In Man and His Symbols, Jung attempts to tackle the topic of religious experience:
Christians often ask why God does not speak to them, as he is believed to have done in former days. When I hear such questions, it always makes me think of the rabbi who was asked how it could be that God often showed himself to people in the olden days while nowadays nobody ever sees him. The rabbi replied: “Nowadays there is no longer anybody who can bow low enough.”
This answer hits the nail on the head. We are so captivated by and entangled in our subjective consciousness that we have forgotten the age-old fact that God speaks chiefly through dreams and visions. The Buddhist discards the world of unconscious fantasies as useless illusions; the Christian puts his Church and his Bible between himself and his unconscious; and the rational intellectual does not yet know that his consciousness is not his total psyche. This ignorance persists today in spite of the fact that for more than 70 years the unconscious has been a basic scientific concept that is indispensable to any serious psychological investigation. (92)

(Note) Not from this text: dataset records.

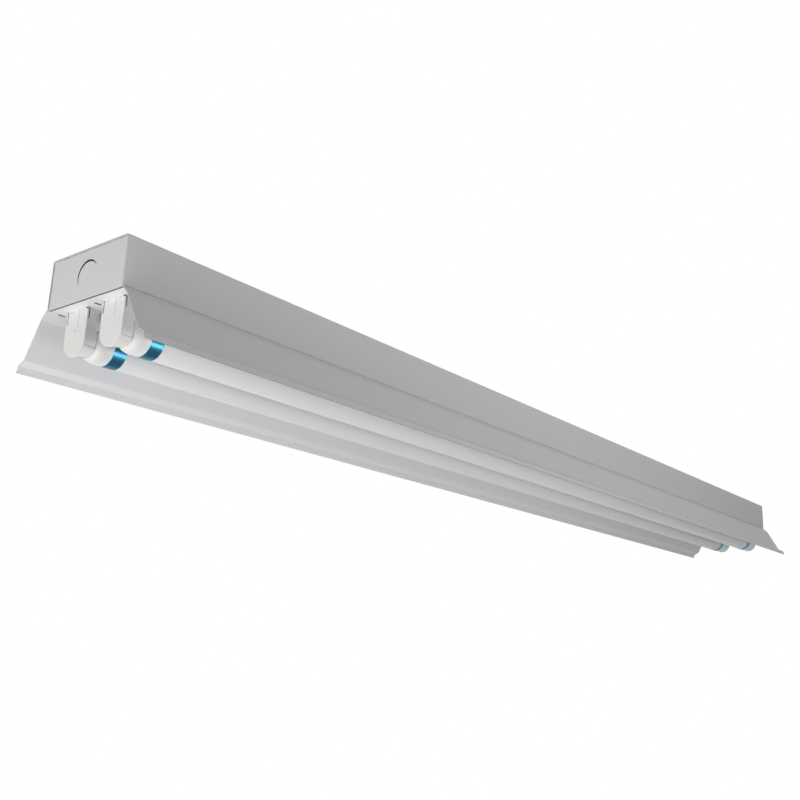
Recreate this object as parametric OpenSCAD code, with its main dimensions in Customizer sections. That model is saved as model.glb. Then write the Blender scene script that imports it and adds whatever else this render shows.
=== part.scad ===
// Two-lamp industrial shop light: a folded steel housing over a winged white
// reflector, with four rotary lampholders and two tube lamps.
// X runs along the light, from the near end to the far end. Y runs across it, left
// being +Y. Z is up, and the origin is the centre of the housing's top face.

/* [Housing] */
// Overall length of the housing and the reflector
fixture_len = 1244; // [900:1:2440]
// Width of the housing
housing_w = 89; // [84:0.5:130]
// Height of the housing's sides
housing_h = 37.5; // [36:0.5:60]
// Thickness of the sheet steel
sheet_t = 0.8; // [0.6:0.1:1.2]
// Radius of the folds in the sheet steel, on the outside
fold_r = 1.6; // [1.2:0.1:2.5]
// Width of the flanges turned inwards along the housing's lower edges
flange_w = 9; // [6:0.5:12]

/* [Mounting holes] */
// Distance of the screw holes from the light's end
screw_end = 63.2; // [40:0.1:90]
// Distance between the screw holes across the light
screw_pitch_y = 44.4; // [30:0.1:70]
// Diameter of the screw holes
screw_hole_d = 6.4; // [4:0.1:8]
// Distance of the hanger slots' middles from the light's end
hanger_end = 114; // [105:0.5:200]
// Distance between the hanger slots across the light
hanger_pitch_y = 63.5; // [40:0.1:76]
// Length of a hanger slot
hanger_slot_len = 16; // [10:0.5:20]
// Width of a hanger slot
hanger_slot_w = 4.8; // [3:0.1:6]
// Diameter of the hole for the supply cable's fitting
entry_d = 22.2; // [20:0.1:28]
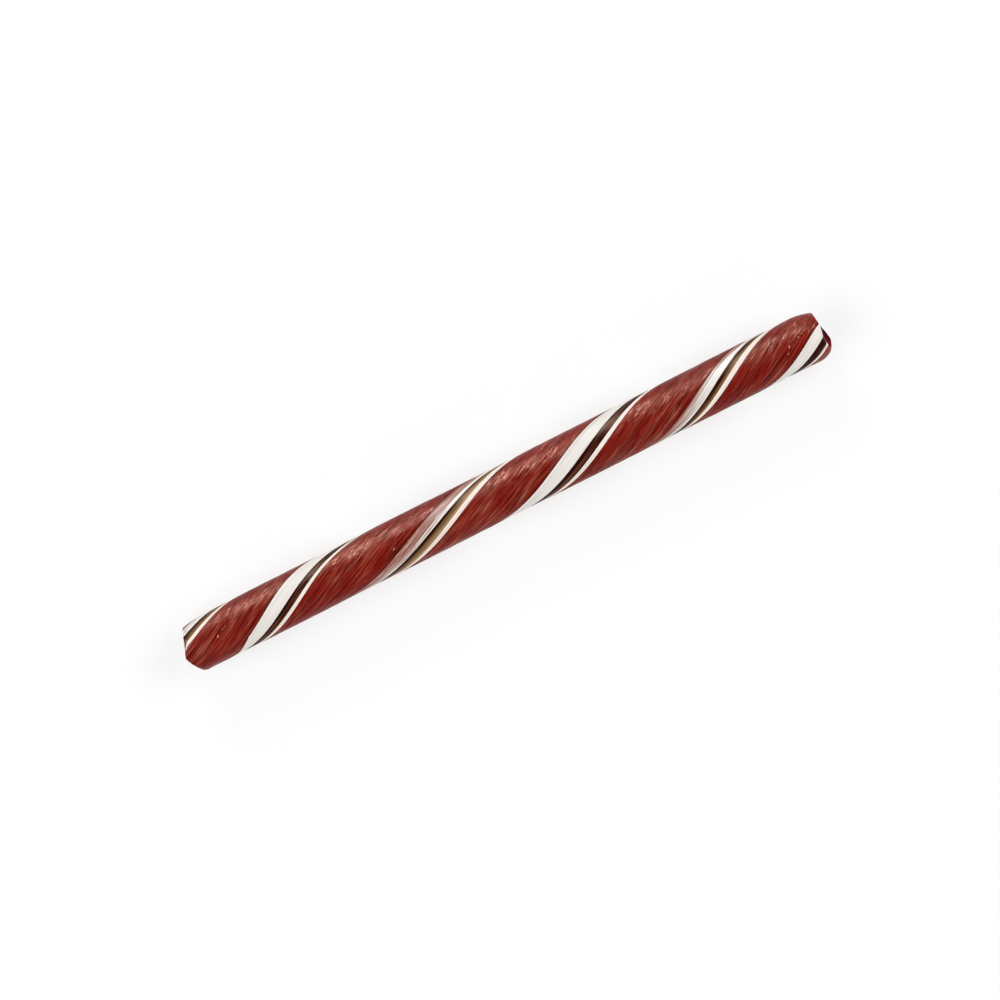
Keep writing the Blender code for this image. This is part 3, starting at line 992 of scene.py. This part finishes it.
class CANDY_OT_strips(bpy.types.Operator):
    """Build the white and brown strips of both bands"""

    bl_idname = "candy.strips"
    bl_label = "Strips"

    def execute(self, context):
        sizes = context.scene.candy_sizes
        colours = context.scene.candy_colours
        cream = white_sugar("cream_sugar", colours, colours.cream, 0.0)
        white = white_sugar("white_sugar", colours, colours.white, 0.7)
        finishes = {
            "wide_white_a": (white, "white_sugar"),
            "wide_white_b": (pearl_sugar(colours), "pearl_sugar"),
            "brown_a": (brown_sugar("dark_brown_sugar", colours, -0.2, -0.2), "dark_brown_sugar"),
            "brown_b": (brown_sugar("olive_brown_sugar", colours, 0.74, 0.45), "olive_brown_sugar"),
            "narrow_white_a": (cream, "cream_sugar"),
            "narrow_white_b": (cream, "cream_sugar"),
        }
        for node, (material, slot) in finishes.items():
            strip, band = node.rsplit("_", 1)
            add_piece(context, build_strip_mesh(band, strip, sizes), (material,), node)
        return {"FINISHED"}


class CANDY_OT_bubbles(bpy.types.Operator):
    """Build the air bubbles that stand in the red skin"""

    bl_idname = "candy.bubbles"
    bl_label = "Bubbles"

    def execute(self, context):
        mesh = build_bubble_mesh(context.scene.candy_sizes)
        add_piece(context, mesh, (blister_sugar(context.scene.candy_colours),))
        return {"FINISHED"}


class CANDY_OT_stage(bpy.types.Operator):
    """Set up the floor, the soft lights and the camera"""

    bl_idname = "candy.stage"
    bl_label = "Stage"

    def execute(self, context):
        build_floor(context)
        build_lights(context)
        build_camera(context)
        return {"FINISHED"}


def build_floor(context):
    """The flat top of a light table under the stick."""
    low, high = -FLOOR_REACH, FLOOR_REACH
    corners = [(low, low, 0.0), (high, low, 0.0), (high, high, 0.0), (low, high, 0.0)]
    mesh = bpy.data.meshes.new("floor")
    mesh.from_pydata(corners, [], [(0, 1, 2, 3)])
    mesh.materials.append(opal_acrylic())
    floor = bpy.data.objects.new("floor", mesh)
    floor.location.z = -FLOOR_GAP
    context.collection.objects.link(floor)


def build_lights(context):
    """Softboxes round the stick, turned to it, and a sky that is dark overhead and brightens
    towards the horizon. A box's power is its radiance times pi times its area."""
    scene = context.scene
    for name, where, wide, high, radiance, fills in LIGHTS:
        lamp = bpy.data.lights.new(name, "AREA")
        lamp.shape = "RECTANGLE"
        lamp.size, lamp.size_y = wide, high
        lamp.energy = radiance * math.pi * wide * high
        box = bpy.data.objects.new(name, lamp)
        box.location = where
        box.rotation_euler = (-Vector(where)).to_track_quat("-Z", "Y").to_euler()
        box.visible_diffuse = fills
        context.collection.objects.link(box)
    world = bpy.data.worlds.new("studio")
    scene.world = world
    world.use_nodes = True
    tree = world.node_tree
    tree.nodes.clear()
    space = add_node(tree, "ShaderNodeTexCoord", output="Generated")
    height = add_node(tree, SPLIT, {"Vector": space}, "Z")
    sky_range = {"Value": height, "From Max": 0.85, "To Min": 0.36, "To Max": 0.05}
    glow = add_node(tree, RANGE, sky_range)
    sky = add_node(tree, "ShaderNodeBackground", {"Strength": glow, "Color": (1.0, 1.0, 1.0, 1.0)})
    add_node(tree, "ShaderNodeOutputWorld", {"Surface": sky})
    scene.view_settings.view_transform = "Standard"
    scene.view_settings.look = "None"


def build_camera(context):
    """A long lens straight above, rolled so that the stick rises to the right, and moved so
    that its middle is as far from the picture's as in the photograph."""
    lens = bpy.data.cameras.new("camera")
    lens.type = "PERSP"
    lens.sensor_width = SENSOR
    lens.lens = SENSOR * (CAMERA_HEIGHT - AXIS_HEIGHT) / FIELD
    lens.clip_end = 10.0
    camera = bpy.data.objects.new("camera", lens)
    context.collection.objects.link(camera)
    roll = Matrix.Rotation(-math.radians(STICK_RISE_DEG), 4, "Z")
    right, down = STICK_CENTRE_PX
    off_centre = Vector((0.5 * FRAME_PX - right, down - 0.5 * FRAME_PX, 0.0)) * FIELD / FRAME_PX
    middle = Vector((LEFT_TIP + 0.5 * LENGTH, 0.0, CAMERA_HEIGHT))
    camera.matrix_world = Matrix.Translation(middle + roll @ off_centre) @ roll
    context.scene.camera = camera


class CANDY_PT_panel(bpy.types.Panel):
    """The stick's sizes and colours, and a button for each of its pieces"""

    bl_idname = "CANDY_PT_panel"
    bl_label = "Candy Stick"
    bl_space_type = "VIEW_3D"
    bl_region_type = "UI"
    bl_category = "Candy"

    def draw(self, context):
        layout = self.layout
        for group in (context.scene.candy_sizes, context.scene.candy_colours):
            column = layout.column()
            for key in group.bl_rna.properties.keys():
                if key not in {"rna_type", "name"}:
                    column.prop(group, key)
        for operator in OPERATORS:
            layout.operator(operator.bl_idname)


OPERATORS = (CANDY_OT_body, CANDY_OT_strips, CANDY_OT_bubbles, CANDY_OT_stage)
CLASSES = (CandySizes, CandyColours, *OPERATORS, CANDY_PT_panel)


def register():
    for item in CLASSES:
        bpy.utils.register_class(item)
    bpy.types.Scene.candy_sizes = bpy.props.PointerProperty(type=CandySizes)
    bpy.types.Scene.candy_colours = bpy.props.PointerProperty(type=CandyColours)


def unregister():
    del bpy.types.Scene.candy_colours
    del bpy.types.Scene.candy_sizes
    for item in reversed(CLASSES):
        bpy.utils.unregister_class(item)


def write_sizes():
    """Brings the view layer up to date."""
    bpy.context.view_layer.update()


def main():
    register()
    bpy.ops.candy.body()
    bpy.ops.candy.strips()
    bpy.ops.candy.bubbles()
    bpy.ops.candy.stage()
    write_sizes()


if __name__ == "__main__":
    main()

As interesting as Jung’s interpretation of the rabbi’s quote is, I find the quote itself more interesting. Why don’t we have direct experiences of God? There is no longer anybody who can bow low enough.
The New Testament says this:
“God opposes the proud but gives grace to the humble.” (James 4:6b)
And, interestingly, so does the Old:
And he said, “Hear my words: If there is a prophet among you, I the LORD make myself known to him in a vision; I speak with him in a dream. Not so with my servant Moses. He is faithful in all my house. With him I speak mouth to mouth, clearly, and not in riddles, and he beholds the form of the LORD. Why then were you not afraid to speak against my servant Moses?”
(Numbers 12:6-8)
But Moses’ experiences with God are not even mediated through dreams and riddles, but through a direct conversational experience that the Bible says is unparalleled (Exodus 33:11).
But the nature of our experience of God is not what concerns me (we cannot decide how God will communicate with us). What concerns me is the mode by which we receive communication from God, and the rabbi said to humble ourselves. And over all, I think that this is right.
Now, of course, we’ve got to humble ourselves before God in the way in which God has revealed himself, but the facts of God’s revelation (Scripture, the resurrection of Jesus, the church in history, etc) are not self-evident to all. But I would suggest that whether you’re a Christian or just somebody who really wants to understand the core of reality, the first personal step is to humble yourself.
Note
Jung is right. Christians can use the Bible as a barrier between themselves and God. Jesus warned the Pharisees of this exact danger:
You search the Scriptures because you think that in them you have eternal life; and it is they that bear witness about me, yet you refuse to come to me that you may have life.
(John 5:39-40)
You can rely so thoroughly on the faith experience of the characters and writers of Scripture that you never place your faith in God or practice the teachings of Christ.
But he’s not totally right. Scripture does provide truths about God which register on the moral, logical, and mythological levels and it is meant to do this. The Bible itself is clear that God doesn’t need the Bible to communicate to us. But history has shown that when the Bible is interpreted as a witness to Jesus Christ, it provides a sure guide to God.